Sat Sep 7 03:54:47 PDT 2013

On 06/09/2013 04:05, Kang-Hao (Kenny) Lu wrote:
> (2013/09/06 6:08), Geoffrey Sneddon wrote:
>> The phrasing content section states:
>>
>>> Text nodes and attribute values must consist of Unicode characters,
>>> must not contain U+0000 characters, must not contain permanently
>>> undefined Unicode characters (noncharacters), and must not contain
>>> control characters other than space characters. This specification
>>> includes extra constraints on the exact value of Text nodes and
>>> attribute values depending on their precise context.
>>
>> And the pre-processing the input-stream section states:
>>
>>> Any occurrences of any characters in the ranges U+0001 to U+0008,
>>> U+000E to U+001F, U+007F to U+009F, U+FDD0 to U+FDEF, and characters
>>> U+000B, U+FFFE, U+FFFF, U+1FFFE, U+1FFFF, U+2FFFE, U+2FFFF, U+3FFFE,
>>> U+3FFFF, U+4FFFE, U+4FFFF, U+5FFFE, U+5FFFF, U+6FFFE, U+6FFFF,
>>> U+7FFFE, U+7FFFF, U+8FFFE, U+8FFFF, U+9FFFE, U+9FFFF, U+AFFFE,
>>> U+AFFFF, U+BFFFE, U+BFFFF, U+CFFFE, U+CFFFF, U+DFFFE, U+DFFFF,
>>> U+EFFFE, U+EFFFF, U+FFFFE, U+FFFFF, U+10FFFE, and U+10FFFF are parse
>>> errors. These are all control characters or permanently undefined
>>> Unicode characters (noncharacters).
>>
>> Note the first uses "Unicode characters", the second "characters" — the
>> former excludes surrogates as a conformance requirement.
>>
>> Note that every disallowed non-surrogate character is a parse error.
>
> Except U+0000 or am I missing something?

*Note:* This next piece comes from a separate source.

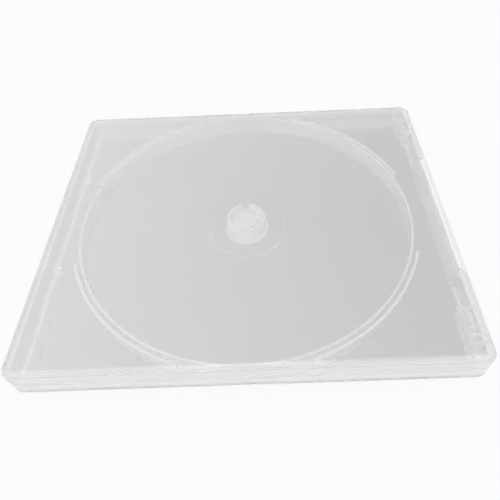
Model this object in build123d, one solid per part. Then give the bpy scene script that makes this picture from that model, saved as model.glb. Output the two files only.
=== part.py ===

This is handled inline in the parser, as noted in the preprocessing 
section. It sometimes gets passed through as U+0000, sometimes gets 
changed to U+FFFD, sometimes gets ignored, but always creates a parser 
error.

>> Therefore, it would make sense to make surrogates parse errors.
>>
>> It should be noted that they can only occur in the input stream if they
>> come from script (as they cannot be decoded from the input byte stream
>> as the decoders will never emit a surrogate).
>
> which means that this seems ... cubersome ... to implement in a
> conformance checker. Which reminds me, does
>
>     # Conformance checkers must report at least one parse error
>     # condition to the user if one or more parse error conditions exist
>     # in the document and must not report parse error conditions if none
>     # exist in the document. Conformance checkers may report more than
>     # one parse error condition if more than one parse error condition
>     # exists in the document.
>
> mean validator.nu and Firefox view source are non-conforming because
> they do nothing about document.write() ?
>
> I think we should exempt conformance checkers from scripts instead.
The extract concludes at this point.